RE: Number / math games - slimy_asparagus - 02-03-2021

Rational numbers can be viewed as pairs of natural numbers and you can implement their arithmetic that way. So the lack of rational numbers in Ludii should not be an issue.

This could be a puzzle or a game. For a puzzle the objective is to get exactly the answer. For a game the winner could be the one who gets closer presumably in a fixed time limit.


RE: Number / math games - xenos1984 - 02-03-2021

(02-03-2021, 02:36 PM)slimy_asparagus Wrote: Rational numbers can be viewed as pairs of natural numbers and you can implement their arithmetic that way. So the lack of rational numbers in Ludii should not be an issue.

True - so the actual question would be, whether one could have pairs of natural numbers or integers as piece values (maybe this is possible already, but I have not found it in the language reference). The question for a Rational class is rather one of convenience, if one would intend to write other games involving rational numbers, to avoid implementing their arithmetic in every new game.

Quote:This could be a puzzle or a game. For a puzzle the objective is to get exactly the answer. For a game the winner could be the one who gets closer presumably in a fixed time limit.

Another idea for a game would be to have two players do alternating moves on a common list of numbers. Winning conditions for the two players would be given by certain conditions on the final result. But it could be difficult to balance the winning conditions.


RE: Number / math games - cambolbro - 02-03-2021

Hi,

You could use stacks to represent the integer pairs that make up rational numbers, where the top piece is the numerator and the bottom piece is the denominator. 

Assuming that the game starts with a list of integers, you could start with a single piece on the board for each integer, then when two numbers are combined you could add a piece to the stack if the result is rational. So if the move is / and the pieces are 3 and 8, then the result will be a stack with 8 on level 0 (denominator) and 3 on level 1 (numerator), and the old 8 piece will be deleted.

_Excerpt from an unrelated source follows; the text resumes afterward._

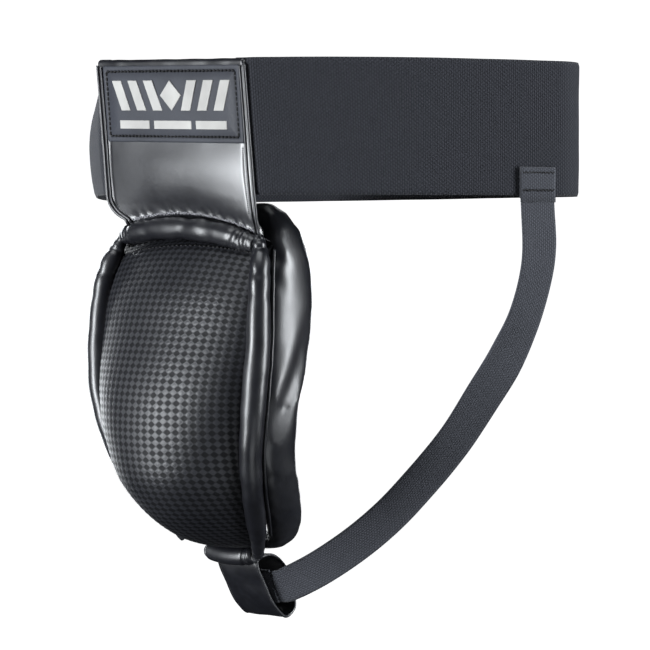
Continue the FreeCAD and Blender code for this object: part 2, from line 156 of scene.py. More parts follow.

You may need to explicitly describe each move +, -, *, / in game logic to perform the correct calculation on pairs of numerator/denominator stacks.

You may run into issues with larger numbers. Maybe the count mechanism (e.g. Mancala) could be used to store a number at each site rather than a numbered piece?

We can add a new style for drawing stacks as rational number pairs if that would help.

Regards,
Cameron


RE: Number / math games - cambolbro - 02-03-2021

By the way, nice idea! I'd love to add many more such math games to the Ludii collection.


RE: Number / math games - xenos1984 - 02-03-2021

Thanks, Cameron, stacks sound like a good idea - I'll give it a try!

For the idea, I should give credits to Peter Henning, who brought up the original [3, 3, 8, 8] = 24 puzzle in a different forum (in German), breaking off a flow of ideas.